In the summer of 2017 Benjamin was honored to join the ranks of the Opera Philadelphia chorus, for a groundbreaking world premiere of David Hertzberg’s opera The Wake World, which was staged at the Barnes Foundation. It was an extremely moving performance to be a part of, and it was one of the most fantastically innovative highlights of the festival #017.
On recent recitals, he has sung Tel jour telle nuit by Francis Poulenc, Die Schöne Müllerin by Franz Schubert, the cycle A Shropshire Lad by George Butterworth, Three Yiddish Songs by Viktor Ullmann, An die ferne Geliebte by Ludwig van Beethoven, Hermit Songs by Samuel Barber, and Canticle I by Benjamin Britten. He has received much praise for his musically and poetically sensitive performances.
In 2016, Benjamin participated in the Moravian Master Class in Náměšť nad Oslavou, Czech Republic. The concentration of this program is largely Czech repertoire (including Dvořák, Janáček, Martinů, and Kaprálová), and also Mahler and others who are part of an important Central European tradition. He studied there with with Mirka Zemanová, language coach; Timothy Cheek, coach and pianist; and Magdaléna Blahušiaková, voice teacher. For his work on, and performance of, the music of Vítězslava Kaprálová, Benjamin was recognized on the Kaprálová Society website. For more information on this program, visit http://moravianmasterclass.com/.
In August of 2012, Benjamin attended Lied Austria International in Gamlitz. While in this program he focused intensely on the performance of art song from German and Austria, both as a singer and as an accompanist. The goals of this program are to cultivate, expand and refine one’s voice by re-enforcing healthy singing habits, to make expressive use of words by learning to release the power of texts, and to productively play with a limitless array of movements, weights and colors as one makes music. For more information on LAI, please visit www.liedaustria.com.
HARPSICHORD WORK
Benjamin is an active and enthusiastic member of the group La Fiocco as a harpsichordist, organist, and virginalist. He also maintains and performs on the Mersenne harpsichord that belongs to First Reformed Church. An advocate for and specialist in early music, he seeks to inject Baroque and Renaissance style into his conducting and private teaching work as possible.
In the summer of 2017 he attended the Amherst Early Music Festival in New London, CT. He worked with Arthur Haas and Peter Sykes and met many other friends and connections at this wonderful program.

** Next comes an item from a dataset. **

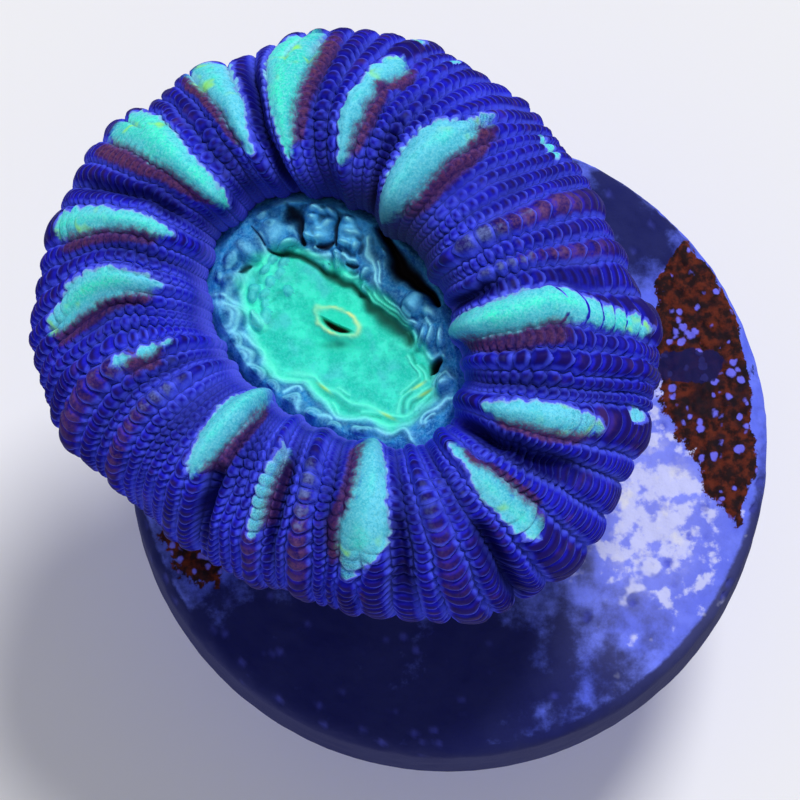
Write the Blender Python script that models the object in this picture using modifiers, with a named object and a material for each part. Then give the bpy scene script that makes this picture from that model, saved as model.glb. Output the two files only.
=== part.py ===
"""Candy cane coral on a frag plug.

One fleshy, ring-shaped coral polyp on a short stony stem. Gel glue holds the stem's cut foot
on a round ceramic plug, whose peg drops into the hole of a frag rack.

Metres, +Z up. The origin is the centre of the peg's flat foot.
"""

import math

import bpy
from mathutils import Vector

MM = 0.001
GAP = 0.3 * MM  # left between pieces that touch
MERGE_DISTANCE = 0.00001
CORAL_STEPS = 84  # facets round the coral
ROUND_STEPS = 48  # facets round the plug and the glue
SHARP_ANGLE = math.radians(35)

# Frag plug: a peg under a disc, cast as one piece
PEG_LENGTH = 12.0 * MM
PEG_FOOT_RADIUS = 4.8 * MM
PEG_ROOT_RADIUS = 5.4 * MM
PEG_CHAMFER = 0.4 * MM
PEG_FILLET = 0.5 * MM
DISC_RADIUS = 12.7 * MM
DISC_THICKNESS = 4.5 * MM
DISC_LOWER_CHAMFER = 0.4 * MM
DISC_TOP_ROUNDING = 0.8 * MM
DISC_TOP = PEG_LENGTH + DISC_THICKNESS

# Glue collar: a shallow dish that the stem's foot stands in
GLUE_FLOOR = 0.6 * MM
GLUE_HEIGHT = 1.6 * MM
GLUE_RADIUS = 7.7 * MM
GLUE_LIP = 0.7 * MM
GLUE_LIP_END = 0.3  # radians above level, where the lip's rounding turns into the slope
GLUE_EDGE = 0.25 * MM

# Stem of the coral, cut off flat at its foot
STEM_FOOT_RADIUS = 5.6 * MM
STEM_WAIST_RADIUS = 5.0 * MM
STEM_NECK_RADIUS = 5.4 * MM
STEM_FOOT_HEIGHT = 1.4 * MM  # upright stretch that stands in the glue
STEM_FOOT = DISC_TOP + GAP + GLUE_FLOOR + GAP
BEND_LENGTH = 5.0 * MM  # the lower part of the stem, where the lean builds up
LEAN = math.radians(10)
LEAN_HEADING = math.radians(200)

# Polyp, measured from the middle of its widest section
HEAD_CENTRE = Vector((-3.82 * MM, 2.23 * MM, 26.5 * MM))
MOUTH_RADIUS = 0.35 * MM
LIP_INNER_RADIUS = 0.65 * MM
LIP_OUTER_RADIUS = 1.05 * MM
LIP_FOOT_RADIUS = 1.7 * MM
FRINGE_RADIUS = 3.85 * MM
FRINGE_HALF_WIDTH = 0.75 * MM
RIM_RADIUS = 4.5 * MM
CREST_RADIUS = 7.4 * MM
EQUATOR_RADIUS = 11.5 * MM
MOUTH_BOTTOM = 0.3 * MM
LIP_HEIGHT = 1.0 * MM
ORAL_DISC_HEIGHT = 0.8 * MM
FRINGE_FOOT_HEIGHT = 1.0 * MM
FRINGE_HEIGHT = 0.9 * MM  # above its foot
RIM_HEIGHT = 1.9 * MM
CREST_HEIGHT = 4.6 * MM
RIM_UNDERCUT = math.radians(25)
UNDERSIDE_DEPTH = 3.2 * MM
NECK_DEPTH = 4.4 * MM

# The polyp is longer than it is wide, and slightly three-sided
RIM_STRETCH = 0.205
EQUATOR_STRETCH = 0.072
RIM_LONG_AXIS = math.radians(135)
EQUATOR_LONG_AXIS = math.radians(147)
THREE_SIDEDNESS = 0.033
THREE_SIDED_HEADING = math.radians(69)
ORAL_SHIFT = Vector((-0.2 * MM, 0.0, 0.0))

# The large ribs that cross the mantle, as headings round the mouth in degrees
RIB_HEADINGS = [
    12, 23, 54, 80, 100, 114, 133, 154, 169, 193, 207, 229, 251, 264, 281, 297, 312, 332, 345, 359
]
RIB_HALF_WIDTH = 5.0
RIB_SWELL = 0.055  # of the mantle's section
RIB_START = 0.25  # of the way from the rim to the equator, where ribs reach full height


def clear_scene():
    for old in list(bpy.data.objects):
        bpy.data.objects.remove(old, do_unlink=True)


def new_collection(name):
    collection = bpy.data.collections.new(name)
    bpy.context.scene.collection.children.link(collection)
    return collection


def material(name, colour, roughness, metallic=0.0):
    made = bpy.data.materials.new(name)
    made.use_nodes = True
    shader = made.node_tree.nodes["Principled BSDF"]
    shader.inputs["Base Color"].default_value = (*colour, 1.0)
    shader.inputs["Roughness"].default_value = roughness
    shader.inputs["Metallic"].default_value = metallic
    made.diffuse_color = (*colour, 1.0)
    return made


def arc(centre_radius, centre_height, half_width, half_height, start, end, count):
    """Points (radius, height) on an ellipse between two angles, both ends included."""
    points = []
    for index in range(count):
        angle = start + (end - start) * index / (count - 1)
        radius = centre_radius + half_width * math.cos(angle)
        height = centre_height + half_height * math.sin(angle)
        points.append((radius, height))
    return points


def turned(name, profile, steps, collection, finish):
    """A solid of revolution about Z from a profile that runs from its top to its bottom."""
    mesh = bpy.data.meshes.new(name)
    vertices = [(radius, 0.0, height) for radius, height in profile]
    edges = [(index, index + 1) for index in range(len(profile) - 1)]
    mesh.from_pydata(vertices, edges, [])
    mesh.materials.append(finish)
    solid = bpy.data.objects.new(name, mesh)
    collection.objects.link(solid)
    screw = solid.modifiers.new("Turn", "SCREW")
    screw.axis = "Z"
    screw.steps = steps
    screw.render_steps = steps
    screw.use_merge_vertices = True
    screw.merge_threshold = MERGE_DISTANCE
    return solid


def applied(solid):
    """The same object with its modifiers applied to its mesh."""
    graph = bpy.context.evaluated_depsgraph_get()
    mesh = bpy.data.meshes.new_from_object(solid.evaluated_get(graph))
    solid.modifiers.clear()
    solid.data = mesh
    return solid


def shade(solid):
    solid.data.shade_smooth()
    solid.data.set_sharp_from_angle(angle=SHARP_ANGLE)


def smooth_step(value):
    value = min(max(value, 0.0), 1.0)
    return value * value * (3.0 - 2.0 * value)


def mix(start, end, share):
    return start + (end - start) * share


def plug_profile():
    """From the middle of the disc's top, round its edge and down the tapered peg."""
    quarter = math.pi / 2
    points = [(0.0, DISC_TOP)]
    rounding_centre = DISC_RADIUS - DISC_TOP_ROUNDING
    rounding_height = DISC_TOP - DISC_TOP_ROUNDING
    points += arc(
        rounding_centre, rounding_height, DISC_TOP_ROUNDING, DISC_TOP_ROUNDING, quarter, 0.0, 5
    )
    points.append((DISC_RADIUS, PEG_LENGTH + DISC_LOWER_CHAMFER))
    points.append((DISC_RADIUS - DISC_LOWER_CHAMFER, PEG_LENGTH))
    fillet_centre = PEG_ROOT_RADIUS + PEG_FILLET
    fillet_height = PEG_LENGTH - PEG_FILLET
    points += arc(
        fillet_centre, fillet_height, PEG_FILLET, PEG_FILLET, quarter, 2 * quarter, 4
    )
    points.append((PEG_FOOT_RADIUS, PEG_CHAMFER))
    points.append((PEG_FOOT_RADIUS - PEG_CHAMFER, 0.0))
    points.append((0.0, 0.0))
    return points


def glue_profile():
    """From the middle of the dish's floor, over its lip and under to the middle again."""
    recess_radius = STEM_FOOT_RADIUS + GAP
    lip_centre = recess_radius + GLUE_LIP / 2
    lip_height = GLUE_HEIGHT - GLUE_LIP / 2
    points = [(0.0, GLUE_FLOOR), (recess_radius, GLUE_FLOOR)]
    points += arc(lip_centre, lip_height, GLUE_LIP / 2, GLUE_LIP / 2, math.pi, GLUE_LIP_END, 5)
    points.append((GLUE_RADIUS - GLUE_EDGE, 2 * GLUE_EDGE))
    points.append((GLUE_RADIUS, GLUE_EDGE))
    points.append((GLUE_RADIUS - GLUE_EDGE, 0.0))
    points.append((0.0, 0.0))
    return points


def coral_profile(foot):
    """From the mouth, over the fringe and the mantle, and down the stem to its flat foot."""
    points = [
        (0.0, MOUTH_BOTTOM),
        (MOUTH_RADIUS, MOUTH_BOTTOM),
        (LIP_INNER_RADIUS, LIP_HEIGHT),
        (LIP_OUTER_RADIUS, LIP_HEIGHT),
        (LIP_FOOT_RADIUS, ORAL_DISC_HEIGHT),
    ]
    points += arc(
        FRINGE_RADIUS, FRINGE_FOOT_HEIGHT, FRINGE_HALF_WIDTH, FRINGE_HEIGHT, math.pi, 0.0, 6
    )
    rim_width = CREST_RADIUS - RIM_RADIUS
    rim_rise = CREST_HEIGHT - RIM_HEIGHT
    points += arc(
        CREST_RADIUS, RIM_HEIGHT, rim_width, rim_rise, math.pi + RIM_UNDERCUT, math.pi / 2, 8
    )
    mantle_width = EQUATOR_RADIUS - CREST_RADIUS
    points += arc(CREST_RADIUS, 0.0, mantle_width, CREST_HEIGHT, math.pi / 2, 0.0, 9)[1:]
    points += arc(CREST_RADIUS, 0.0, mantle_width, UNDERSIDE_DEPTH, 0.0, -math.pi / 2, 7)[1:]
    points.append(((CREST_RADIUS + STEM_NECK_RADIUS) / 2, (-UNDERSIDE_DEPTH - NECK_DEPTH) / 2))
    points.append((STEM_NECK_RADIUS, -NECK_DEPTH))
    points.append((STEM_WAIST_RADIUS, (foot - NECK_DEPTH) / 2))
    points.append((STEM_FOOT_RADIUS, foot + STEM_FOOT_HEIGHT))
    points.append((STEM_FOOT_RADIUS, foot))
    points.append((0.0, foot))
    return points


def rib_height(heading):
    """From 0 in the grooves to 1 on the middle of a large rib."""
    height = 0.0
    for rib in RIB_HEADINGS:
        away = (math.degrees(heading) - rib + 180.0) % 360.0 - 180.0
        height = max(height, math.exp(-((away / RIB_HALF_WIDTH) ** 2)))
    return height


def shaped(point):
    """Moves a point of the turned polyp to the real outline: stretched, lobed and ribbed."""
    radius = math.hypot(point.x, point.y)
    heading = math.atan2(point.y, point.x)
    fleshiness = smooth_step((point.z + NECK_DEPTH) / NECK_DEPTH)
    outwards = min(max((radius - RIM_RADIUS) / (EQUATOR_RADIUS - RIM_RADIUS), 0.0), 1.0)

    ribbing = (rib_height(heading) - 0.5) * fleshiness * smooth_step(outwards / RIB_START)
    swell = 1.0 + RIB_SWELL * ribbing
    height = point.z * swell
    radius = CREST_RADIUS + (radius - CREST_RADIUS) * swell
    lobe = math.cos(3 * (heading - THREE_SIDED_HEADING))
    radius *= 1.0 + THREE_SIDEDNESS * lobe * fleshiness

    stretch = mix(RIM_STRETCH, EQUATOR_STRETCH, outwards) * fleshiness
    axis = mix(RIM_LONG_AXIS, EQUATOR_LONG_AXIS, outwards)
    along = radius * math.cos(heading - axis) * (1.0 + stretch)
    across = radius * math.sin(heading - axis) * (1.0 - stretch)
    x = along * math.cos(axis) - across * math.sin(axis)
    y = along * math.sin(axis) + across * math.cos(axis)
    return Vector((x, y, height)) + ORAL_SHIFT * (1.0 - outwards) * fleshiness


def leaned(point, foot):
    """Bends the stem over BEND_LENGTH above its foot, and carries the rest along."""
    above = point.z - foot
    bent = min(max(above / BEND_LENGTH, 0.0), 1.0)
    turn = LEAN * bent
    bend_radius = BEND_LENGTH / LEAN
    spine_out = bend_radius * (1.0 - math.cos(turn))
    spine_up = bend_radius * math.sin(turn)
    straight = above - BEND_LENGTH * bent
    towards = Vector((math.cos(LEAN_HEADING), math.sin(LEAN_HEADING), 0.0))
    sideways = Vector((-towards.y, towards.x, 0.0))
    out = point.dot(towards)
    across = point.dot(sideways)
    reach = spine_out + straight * math.sin(turn) + out * math.cos(turn)
    rise = spine_up + straight * math.cos(turn) - out * math.sin(turn)
    return towards * reach + sideways * across + Vector((0.0, 0.0, rise))


def stem_length():
    """Spine length from the foot to the middle of the head that ends at HEAD_CENTRE's height."""
    bend_rise = BEND_LENGTH / LEAN * math.sin(LEAN)
    straight = (HEAD_CENTRE.z - STEM_FOOT - bend_rise) / math.cos(LEAN)
    return BEND_LENGTH + straight


def stem_base():
    """Where the stem's axis meets its foot, so that the leaning head comes to HEAD_CENTRE."""
    top = leaned(Vector((0.0, 0.0, 0.0)), -stem_length())
    return Vector((HEAD_CENTRE.x - top.x, HEAD_CENTRE.y - top.y, STEM_FOOT))


def make_coral(collection):
    flesh = material("flesh", (0.035, 0.03, 0.55), 0.35)
    foot = -stem_length()
    coral = applied(turned("coral", coral_profile(foot), CORAL_STEPS, collection, flesh))
    for vertex in coral.data.vertices:
        vertex.co = leaned(shaped(vertex.co), foot)
    coral.location = stem_base()
    shade(coral)
    return coral


def make_glue(collection):
    clear_gel = material("glue", (0.62, 0.6, 0.7), 0.3)
    glue = turned("glue_collar", glue_profile(), ROUND_STEPS, collection, clear_gel)
    base = stem_base()
    glue.location = (base.x, base.y, DISC_TOP + GAP)
    shade(glue)
    return glue


def make_plug(collection):
    ceramic = material("ceramic", (0.42, 0.42, 0.82), 0.75)
    plug = turned("frag_plug", plug_profile(), ROUND_STEPS, collection, ceramic)
    shade(plug)
    return plug


def main():
    clear_scene()
    collection = new_collection("candy_cane_coral")
    make_plug(collection)
    make_glue(collection)
    make_coral(collection)


main()
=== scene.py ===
from dataclasses import dataclass, field
from itertools import product
from math import cos, pi, radians, sin
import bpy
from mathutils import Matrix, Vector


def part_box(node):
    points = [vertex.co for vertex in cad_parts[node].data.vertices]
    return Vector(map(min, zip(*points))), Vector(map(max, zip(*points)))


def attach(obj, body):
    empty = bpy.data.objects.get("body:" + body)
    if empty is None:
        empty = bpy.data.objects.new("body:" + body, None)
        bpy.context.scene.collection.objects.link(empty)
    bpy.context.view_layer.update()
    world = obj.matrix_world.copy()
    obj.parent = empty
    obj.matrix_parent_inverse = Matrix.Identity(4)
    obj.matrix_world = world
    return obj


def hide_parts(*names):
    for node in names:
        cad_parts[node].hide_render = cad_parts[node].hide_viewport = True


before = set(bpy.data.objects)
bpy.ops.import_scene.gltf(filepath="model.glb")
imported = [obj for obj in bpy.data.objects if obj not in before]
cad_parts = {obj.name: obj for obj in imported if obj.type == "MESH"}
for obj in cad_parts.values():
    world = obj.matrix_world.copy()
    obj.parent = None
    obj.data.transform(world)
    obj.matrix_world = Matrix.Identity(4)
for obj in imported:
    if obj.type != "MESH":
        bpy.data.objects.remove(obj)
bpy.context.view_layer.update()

from types import SimpleNamespace

import bpy
import numpy as np
from mathutils import Vector

MM = 0.001
SEED = 7
UP = np.array([0.0, 0.0, 1.0])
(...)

He works as a freelance harpsichordist, tunes harpsichords, plays continuo, and also loves to perform solo recitals.
CONDUCTING WORK
An enterprising student, Benjamin simultaneously organized, conducted, and played the harpsichord at three performances of cantatas by J. S. Bach (BWV 62, BWV 80, and BWV 180). He completed these projects as the music peer minister for Rutgers Protestant Campus Ministries from 2007-2012. Since then he has enjoyed conducting choirs both from the podium and from the harpsichord. And in April 2018 he will make his debut conducting an opera at Mason Gross School of the Arts.
AFFILIATIONS
Benjamin is a member of the National Association of Teachers of Singing, the New York Singing Teachers Association, for whom he is currently serving a second term as a board member, The American Choral Directors Association, and the College Music Society. Recently, in participation with NYSTA pedagogy seminars, he sang in a masterclass with Professor Jeffrey Gall.